**Exercise prompt**.
Quote, please, the line with "def main() ->", the line with "obj.matrix_world = world", and every line between them, exactly and with nothing else.

**Data in this exercise**.
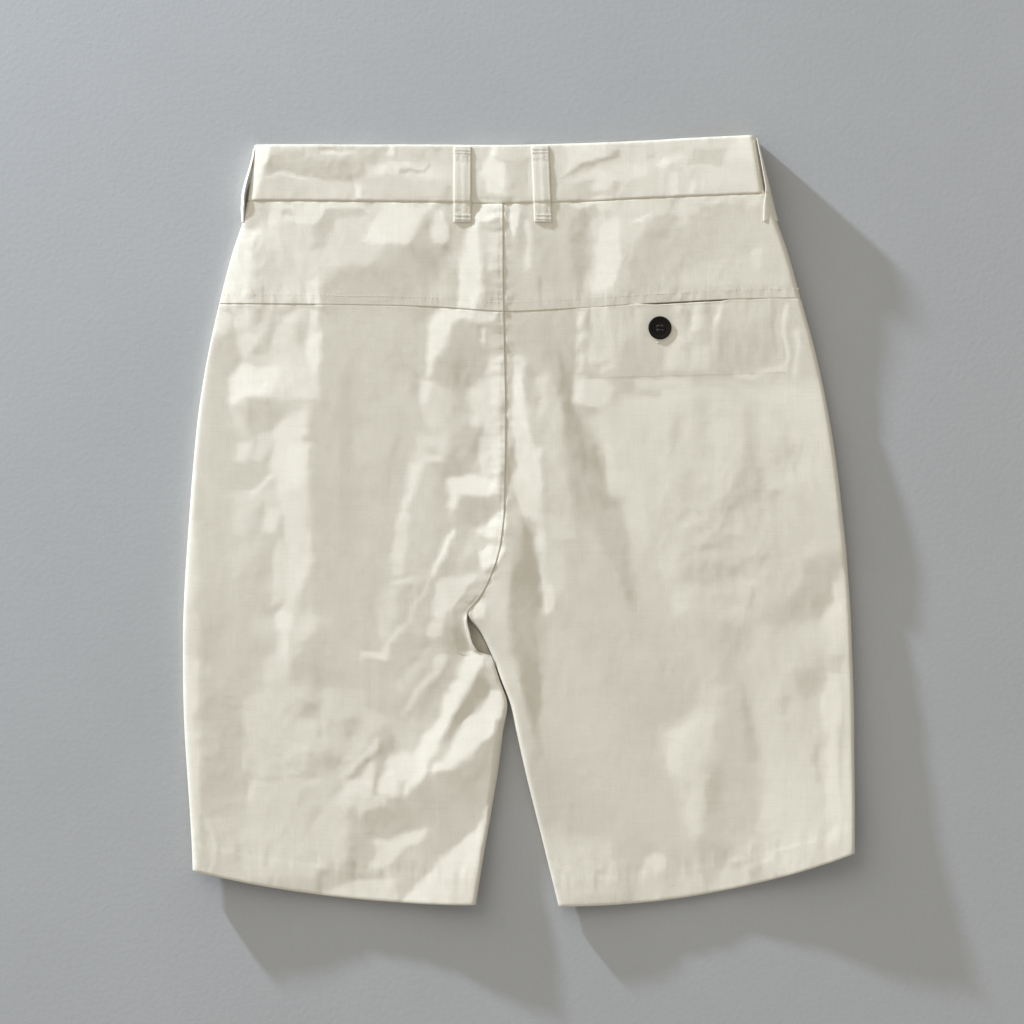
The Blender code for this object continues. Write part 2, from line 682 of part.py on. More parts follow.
def make_side_loop(side: str) -> bpy.types.Object:
    """A belt loop round a side fold, seen edge on from above."""
    sign = -1.0 if side == "left" else 1.0
    body_side = side_left if side == "left" else side_right
    top_x, top_y = band_side(side)(0.0)
    low_x, low_y = band_side(side)(1.0)
    along = np.linspace(0, 1, 13)[:, None]
    y = top_y - LOOP_INSET + (LOOP_LOW - top_y + LOOP_INSET) * along
    on_band = smooth(low_y - 6, low_y - 1, y)
    band_x = low_x + (top_x - low_x) * (y - low_y) / (top_y - low_y)
    middle_x = band_x * on_band + body_side(y) * (1 - on_band) - sign * SIDE_ROLL
    angle = np.radians(np.linspace(*SIDE_LOOP_TURN[side], 5))[None, :]
    above = yoke_and_band_height(middle_x, y) - SIDE_SEAM_Z
    height = np.where(angle > 0, above, SIDE_SEAM_Z)
    out = np.stack([np.cos(angle) / SIDE_ROLL + 0 * height, np.sin(angle) / height], axis=-1)
    out /= np.linalg.norm(out, axis=-1, keepdims=True)
    clearance = SIDE_LOOP_REST + SIDE_LOOP_ARCH[side] * np.sin(np.pi * along) ** 2
    x = middle_x + sign * (SIDE_ROLL * np.cos(angle) + clearance * out[..., 0])
    z = SIDE_SEAM_Z + height * np.sin(angle) + clearance * out[..., 1]
    points = np.stack([x, y + 0 * x, z], axis=-1)
    piece = build_mesh(f"belt_loop_side_{side}", points, facing_up=side == "left")
    thicken(piece, LOOP_CLOTH, outwards=True)
    return piece


def make_loops(linen: bpy.types.Material) -> None:
    loops = (
        make_flat_loop("belt_loop_back_left", BACK_LOOPS_X[0], 0.0, back=True),
        make_flat_loop("belt_loop_back_right", BACK_LOOPS_X[1], BACK_RIGHT_LEAN, back=True),
        make_flat_loop("belt_loop_front_left", FRONT_LOOPS_X[0], 0.0, back=False),
        make_flat_loop("belt_loop_front_right", FRONT_LOOPS_X[1], 0.0, back=False),
        make_side_loop("left"),
        make_side_loop("right"),
    )
    for piece in loops:
        piece.data.materials.append(linen)


class Pocket(NamedTuple):
    """The back pocket's inner layer. reach is how far it runs up behind the yoke."""

    left: float
    right: float
    low_left: float
    low_right: float
    reach: float
    cloth: float


POCKET = Pocket(44.5, 198.6, 108.0, 112.0, 3.0, 0.9)


def make_pocket(linen: bpy.types.Material) -> None:
    """The pocket's inner layer lies behind the right back panel, and is made from its points moved in."""
    u = np.linspace(0, 1, 15)[None, :]
    v = np.linspace(0, 1, 6)[:, None]
    x = POCKET.left + (POCKET.right - POCKET.left) * u + 0 * v
    top = yoke_seam(x) + POCKET.reach
    low = POCKET.low_left + (POCKET.low_right - POCKET.low_left) * u
    y = top + (low - top) * v
    z = back_height(x, y) - CLOTH - POCKET_CLEAR
    piece = build_mesh("back_pocket", np.stack([x, y, z], axis=-1), facing_up=True)
    thicken(piece, POCKET.cloth)
    piece.data.materials.append(linen)


def make_button(name: str, x: float, y: float, low: float, thick: float, face_down: bool) -> bpy.types.Object:
    """A round four-hole button with a raised rim and a dished middle, turned as a profile about its axis."""
    radius = BUTTON_RADIUS
    profile = (
        (0.0, 0.0),
        (radius * 0.82, 0.0),
        (radius, thick * 0.4),
        (radius, thick * 0.75),
        (radius * 0.92, thick),
        (radius * 0.78, thick),
        (radius * 0.66, thick * 0.7),
        (0.0, thick * 0.62),
    )
    mesh = bpy.data.meshes.new(name)
    shape = bmesh.new()
    points = [shape.verts.new((r * MM, 0, z * MM)) for r, z in profile]
    edges = [shape.edges.new(pair) for pair in zip(points[:-1], points[1:])]
    bmesh.ops.spin(
        shape, geom=points + edges, cent=(0, 0, 0), axis=(0, 0, 1), angle=math.tau, steps=20, use_merge=True
    )
    bmesh.ops.remove_doubles(shape, verts=shape.verts, dist=1e-6)
    bmesh.ops.recalc_face_normals(shape, faces=shape.faces)
    shape.to_mesh(mesh)
    shape.free()
    mesh.shade_smooth()
    mesh.set_sharp_from_angle(angle=math.radians(40))
    piece = bpy.data.objects.new(name, mesh)
    bpy.context.scene.collection.objects.link(piece)
    piece.location = (x * MM, y * MM, (low + (thick if face_down else 0)) * MM)
    if face_down:
        piece.rotation_euler = (math.pi, 0, 0)
    drill(piece, thick)
    return piece


def drill(button: bpy.types.Object, thick: float) -> None:
    """Four sewing holes, cut by short round bars."""
    for k in range(4):
        angle = math.pi / 4 + k * math.pi / 2
        bpy.ops.mesh.primitive_cylinder_add(vertices=10, radius=HOLE_RADIUS * MM, depth=thick * 4 * MM)
        bar = bpy.context.object
        bar.name = f"{button.name}_hole_{k}"
        bar.parent = button
        bar.location = (HOLE_OFFSET * math.cos(angle) * MM, HOLE_OFFSET * math.sin(angle) * MM, 0)
        bar.hide_render = True
        bar.display_type = "WIRE"
        cut = button.modifiers.new(f"hole_{k}", "BOOLEAN")
        cut.operation = "DIFFERENCE"
        cut.object = bar


def make_buttons(horn: bpy.types.Material) -> None:
    x, y = POCKET_BUTTON_AT
    rim = np.linspace(0, math.tau, 16)
    round_x, round_y = x + BUTTON_RADIUS * np.cos(rim), y + BUTTON_RADIUS * np.sin(rim)
    highest = float(back_height(round_x, round_y).max())
    pieces = (
        make_button("pocket_button", x, y, highest + SEAM_GAP, BUTTON_THICK, face_down=False),
        make_button("waist_button", FRONT_X, WAIST_BUTTON_Y, 0.0, WAIST_BUTTON_THICK, face_down=True),
    )
    for piece in pieces:
        piece.data.materials.append(horn)


def make_zip(tape: bpy.types.Material) -> None:
    """The closed zip behind the fly: a plain tape on the inner side of both fronts."""
    y = np.linspace(float(waist_seam(FRONT_X)) - 2, FLY_END_Y + 12, 12)[:, None]
    x = FRONT_X + np.linspace(-ZIP_WIDTH / 2, ZIP_WIDTH / 2, 4)[None, :] + 0 * y
    y = y + 0 * x
    z = prop_lift(x, y) + 2 * CLOTH + 3 * SEAM_GAP
    piece = build_mesh("fly_zip", np.stack([x, y, z], axis=-1), facing_up=True)
    thicken(piece, ZIP_TAPE, outwards=True)
    piece.data.materials.append(tape)


def main() -> None:
    for old in list(bpy.data.objects):
        bpy.data.objects.remove(old)
    linen = material("linen", (0.66, 0.62, 0.52), 0.85)
    horn = material("dark horn", (0.02, 0.016, 0.012), 0.35)
    tape = material("zip tape", (0.6, 0.56, 0.46), 0.8)
    make_legs(linen)
    make_yokes(linen)
    make_waistband(linen)
    make_loops(linen)
    make_pocket(linen)
    make_buttons(horn)
    make_zip(tape)


main()
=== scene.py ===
"""Pale linen bermuda shorts, laid flat with the back upwards: every piece's finish, the light and the camera.

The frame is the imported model's: metres, +Z up, the waist towards +Y, the wearer's left at -X.
The tables and the functions that read them are in millimetres; a mesh turns them into metres.
"""

import logging
import math
from dataclasses import dataclass, field
from enum import Enum
from typing import Any, Callable

import bmesh
import bpy
import numpy as np
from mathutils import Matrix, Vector


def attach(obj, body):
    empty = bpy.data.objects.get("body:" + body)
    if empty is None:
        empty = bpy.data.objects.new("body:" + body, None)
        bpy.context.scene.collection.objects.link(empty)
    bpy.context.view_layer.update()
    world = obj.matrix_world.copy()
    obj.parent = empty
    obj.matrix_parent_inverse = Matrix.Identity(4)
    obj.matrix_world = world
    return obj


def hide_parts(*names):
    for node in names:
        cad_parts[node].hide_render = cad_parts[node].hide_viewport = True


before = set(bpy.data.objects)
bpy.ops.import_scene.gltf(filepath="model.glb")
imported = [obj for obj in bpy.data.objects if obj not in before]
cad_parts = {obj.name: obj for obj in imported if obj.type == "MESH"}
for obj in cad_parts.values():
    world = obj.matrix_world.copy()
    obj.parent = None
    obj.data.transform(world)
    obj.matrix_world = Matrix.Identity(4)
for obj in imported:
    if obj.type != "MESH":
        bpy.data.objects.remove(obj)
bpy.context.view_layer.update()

Array = np.ndarray
Curve = Callable[[Array], Array]
Height = Callable[[Array, Array], Array]

MM = 0.001
BODY = "root"
LOG = logging.getLogger("shorts")


class Side(Enum):
    """The wearer's sides. With the back on top, left is -X."""

    LEFT = "left"
    RIGHT = "right"

    @property
    def outwards(self) -> float:
        """The direction of this side along X."""
        return -1.0 if self is Side.LEFT else 1.0

    def in_order(self, outer: Any, inner: Any) -> tuple[Any, Any]:
        """What belongs to this side's outer and inner edge, as the left and the right one."""
        return (outer, inner) if self is Side.LEFT else (inner, outer)


# ---------------------------------------------------------------- tables, in millimetres


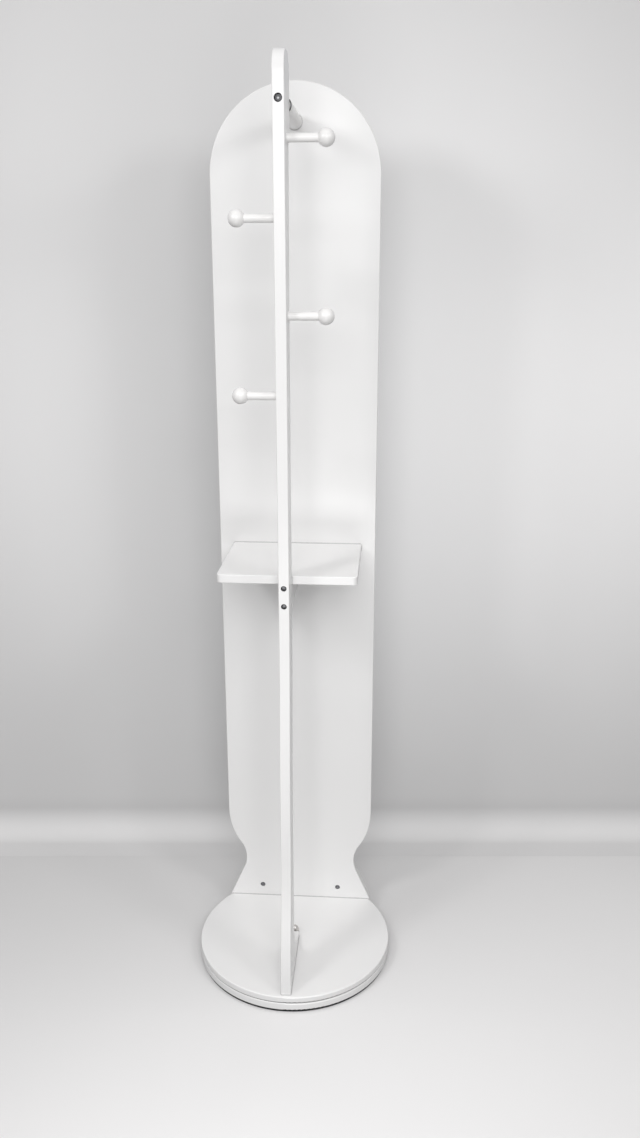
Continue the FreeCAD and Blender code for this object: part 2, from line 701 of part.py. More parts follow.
def make_upright_post():
    """Flat upright: deep head, slim shaft, a bend at the knee and a foot with toe and heel."""
    body = new_body("upright_post", z="deck")
    sketch = new_sketch(body, "YZ_Plane")
    head_foot = "post_height - head_length"
    collar = "post_height - collar_length"
    taper = "post_height - taper_length"
    corner = "post_height - post_top_radius"
    outline(sketch, [
        ("-toe_front", "0"),
        ("-heel_gap", "0"),
        ("-heel_gap", "toe_height - heel_round", "heel_round", 1),
        ("-heel_gap - heel_round", "toe_height", "heel_radius", -1),
        ("-knee_rear", "toe_height + heel_radius"),
        *sweep(("-knee_rear", "knee_height"), ("-post_rear", "bend_height")),
        ("-post_rear", "bend_height"),
        *sweep(("-post_rear", taper), ("-collar_rear", collar)),
        *sweep(("-collar_rear", collar), ("-head_rear", head_foot)),
        ("-head_rear", head_foot),
        ("-head_rear", corner, "post_top_radius", 1),
        ("-head_rear - post_top_radius", "post_height"),
        ("post_top_radius - post_front", "post_height", "post_top_radius", 1),
        ("-post_front", corner),
        *sweep(("-post_front", "bend_height"), ("-knee_front", "knee_height")),
        ("-knee_front", "knee_height"),
        *sweep(("-knee_front", "toe_sweep"), ("-toe_front", "toe_height")),
        ("-toe_front", "toe_height"),
    ])
    pad(body, sketch, "post_thickness", centred=True)
    side = number("post_thickness / 2")
    round_edges(body, "post_edge_round",
                lambda edge: in_plane(edge, "X", -side, side) and edge.BoundBox.ZMax > 1)
    bolts = ["-post_bolt_front", "post_bolt_spread - post_bolt_front"]
    drill(body, "XY_Plane", [("0", y) for y in bolts], "bolt_hole", "base_bolt_bore",
          reverse=True)
    drill(body, "YZ_Plane", [(y, "barrel_height") for y in bolts], "barrel_hole",
          "barrel_bore + barrel_sunk", lift="post_thickness / 2")
    shelf_bolts = [("0", "shelf_bolt_level"), ("0", "rail_bolt_level")]
    drill(body, "XZ_Plane", shelf_bolts, "bolt_hole", "post_depth", lift="post_front")
    drill(body, "XZ_Plane", shelf_bolts, "shelf_bolt_head + 2 * hole_clearance",
          "bolt_head_height + head_sunk", lift="post_front")
    rod_bolt = [("0", "rod_height")]
    drill(body, "XZ_Plane", rod_bolt, "bolt_hole", "head_depth", lift="post_front")
    drill(body, "XZ_Plane", rod_bolt, "rod_bolt_head + 2 * hole_clearance",
          "bolt_head_height + head_sunk", lift="post_front")
    drill(body, "YZ_Plane", peg_places("right"), "peg_screw_hole",
          "peg_screw_in_post + bore_end", lift="post_thickness / 2")
    drill(body, "YZ_Plane", peg_places("left"), "peg_screw_hole",
          "peg_screw_in_post + bore_end", lift="-post_thickness / 2", reverse=True)


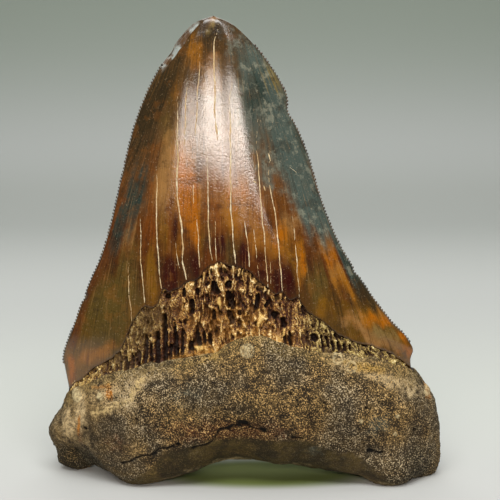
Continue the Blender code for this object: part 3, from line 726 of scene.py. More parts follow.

**The reply**.
def main() -> None:
    for old in list(bpy.data.objects):
        bpy.data.objects.remove(old)
    linen = material("linen", (0.66, 0.62, 0.52), 0.85)
    horn = material("dark horn", (0.02, 0.016, 0.012), 0.35)
    tape = material("zip tape", (0.6, 0.56, 0.46), 0.8)
    make_legs(linen)
    make_yokes(linen)
    make_waistband(linen)
    make_loops(linen)
    make_pocket(linen)
    make_buttons(horn)
    make_zip(tape)


main()
=== scene.py ===
"""Pale linen bermuda shorts, laid flat with the back upwards: every piece's finish, the light and the camera.

The frame is the imported model's: metres, +Z up, the waist towards +Y, the wearer's left at -X.
The tables and the functions that read them are in millimetres; a mesh turns them into metres.
"""

import logging
import math
from dataclasses import dataclass, field
from enum import Enum
from typing import Any, Callable

import bmesh
import bpy
import numpy as np
from mathutils import Matrix, Vector


def attach(obj, body):
    empty = bpy.data.objects.get("body:" + body)
    if empty is None:
        empty = bpy.data.objects.new("body:" + body, None)
        bpy.context.scene.collection.objects.link(empty)
    bpy.context.view_layer.update()
    world = obj.matrix_world.copy()
    obj.parent = empty
    obj.matrix_parent_inverse = Matrix.Identity(4)
    obj.matrix_world = world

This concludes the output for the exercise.